** Begin GIVEN RECORDS **

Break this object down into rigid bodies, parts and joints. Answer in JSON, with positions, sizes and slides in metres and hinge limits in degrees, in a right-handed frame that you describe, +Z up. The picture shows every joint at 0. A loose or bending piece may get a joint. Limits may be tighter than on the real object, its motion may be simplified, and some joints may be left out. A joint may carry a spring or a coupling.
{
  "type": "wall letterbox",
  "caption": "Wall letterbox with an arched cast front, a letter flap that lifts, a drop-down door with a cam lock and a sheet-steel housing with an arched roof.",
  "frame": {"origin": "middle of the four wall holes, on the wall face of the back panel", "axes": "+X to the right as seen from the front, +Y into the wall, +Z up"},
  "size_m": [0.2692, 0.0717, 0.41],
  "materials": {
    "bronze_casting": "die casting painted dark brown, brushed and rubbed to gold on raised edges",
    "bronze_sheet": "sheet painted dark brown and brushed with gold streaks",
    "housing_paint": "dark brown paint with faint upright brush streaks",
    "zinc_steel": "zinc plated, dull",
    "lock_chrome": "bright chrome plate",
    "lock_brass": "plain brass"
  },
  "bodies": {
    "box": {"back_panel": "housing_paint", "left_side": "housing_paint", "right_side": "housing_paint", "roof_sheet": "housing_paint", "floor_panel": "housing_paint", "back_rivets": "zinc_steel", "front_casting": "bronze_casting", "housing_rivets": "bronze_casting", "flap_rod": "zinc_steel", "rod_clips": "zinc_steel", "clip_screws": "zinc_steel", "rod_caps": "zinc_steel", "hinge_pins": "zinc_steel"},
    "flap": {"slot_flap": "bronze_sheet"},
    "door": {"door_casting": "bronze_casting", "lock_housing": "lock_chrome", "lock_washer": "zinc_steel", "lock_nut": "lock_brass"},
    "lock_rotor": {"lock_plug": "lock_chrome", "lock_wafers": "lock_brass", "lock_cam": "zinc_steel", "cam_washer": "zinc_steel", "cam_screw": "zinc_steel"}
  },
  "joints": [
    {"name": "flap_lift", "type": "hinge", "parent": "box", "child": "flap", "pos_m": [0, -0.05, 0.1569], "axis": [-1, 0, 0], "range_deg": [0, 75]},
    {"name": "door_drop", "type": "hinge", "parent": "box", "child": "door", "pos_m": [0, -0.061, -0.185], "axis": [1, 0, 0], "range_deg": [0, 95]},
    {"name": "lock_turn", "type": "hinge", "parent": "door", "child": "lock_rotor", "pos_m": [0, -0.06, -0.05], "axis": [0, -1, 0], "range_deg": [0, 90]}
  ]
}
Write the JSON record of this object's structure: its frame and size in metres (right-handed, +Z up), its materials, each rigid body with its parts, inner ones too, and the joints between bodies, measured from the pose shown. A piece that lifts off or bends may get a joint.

** End GIVEN RECORDS **
** Begin GIVEN RECORDS **

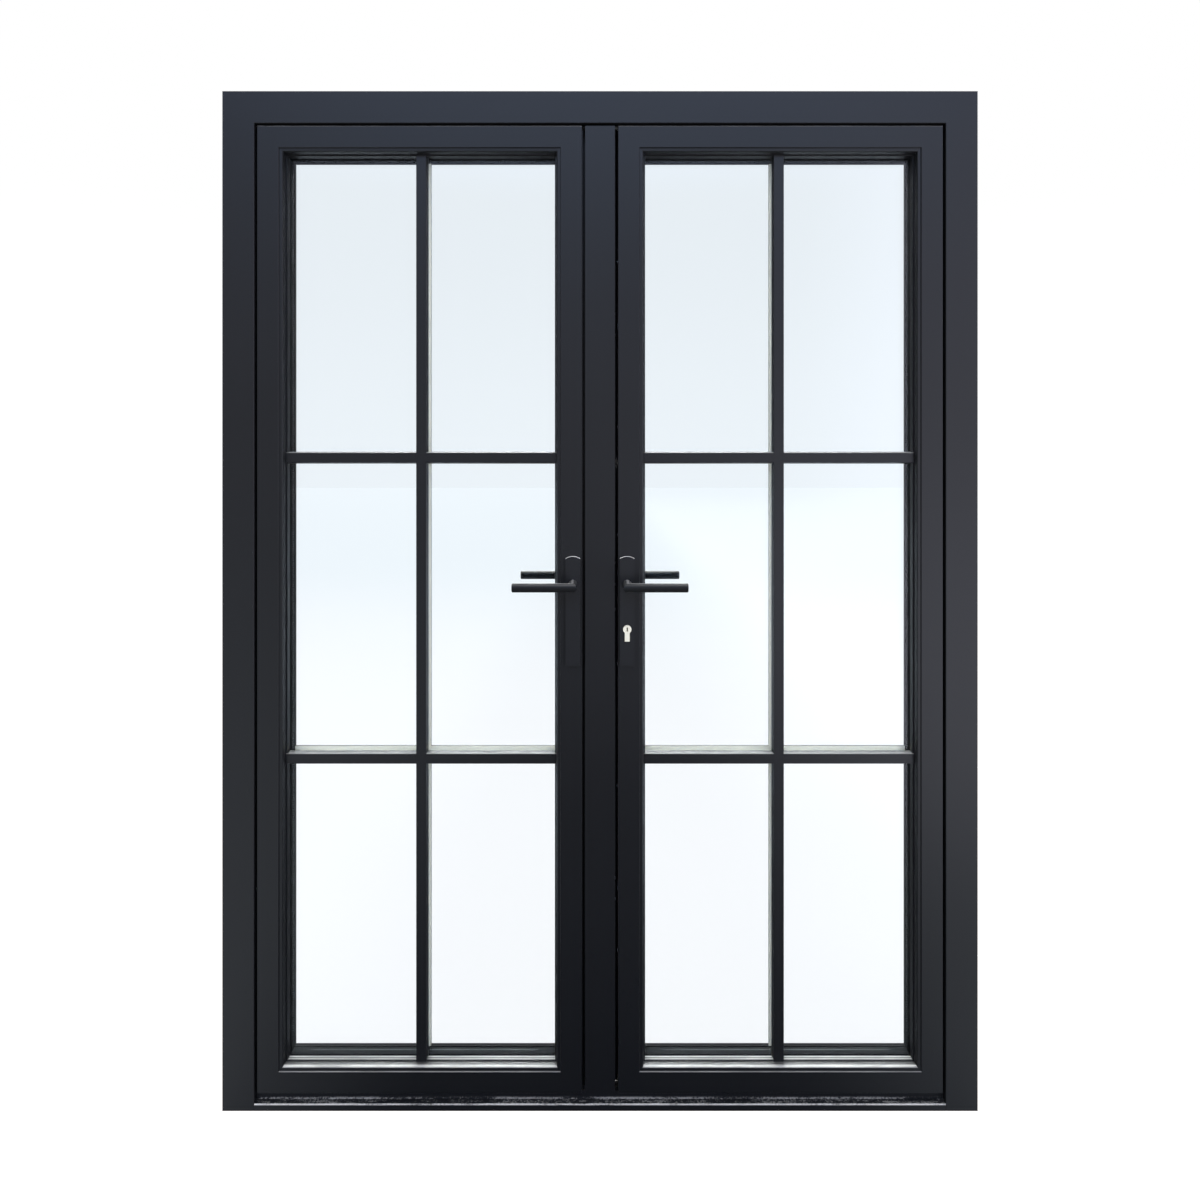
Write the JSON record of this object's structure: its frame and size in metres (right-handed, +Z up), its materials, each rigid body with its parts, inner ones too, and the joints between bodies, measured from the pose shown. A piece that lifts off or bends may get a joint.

** End GIVEN RECORDS **

WORK TO DO> From the listing above, pick out every line containing "into".

SOLUTION>
Break this object down into rigid bodies, parts and joints. Answer in JSON, with positions, sizes and slides in metres and hinge limits in degrees, in a right-handed frame that you describe, +Z up. The picture shows every joint at 0. A loose or bending piece may get a joint. Limits may be tighter than on the real object, its motion may be simplified, and some joints may be left out. A joint may carry a spring or a coupling.
  "frame": {"origin": "middle of the four wall holes, on the wall face of the back panel", "axes": "+X to the right as seen from the front, +Y into the wall, +Z up"},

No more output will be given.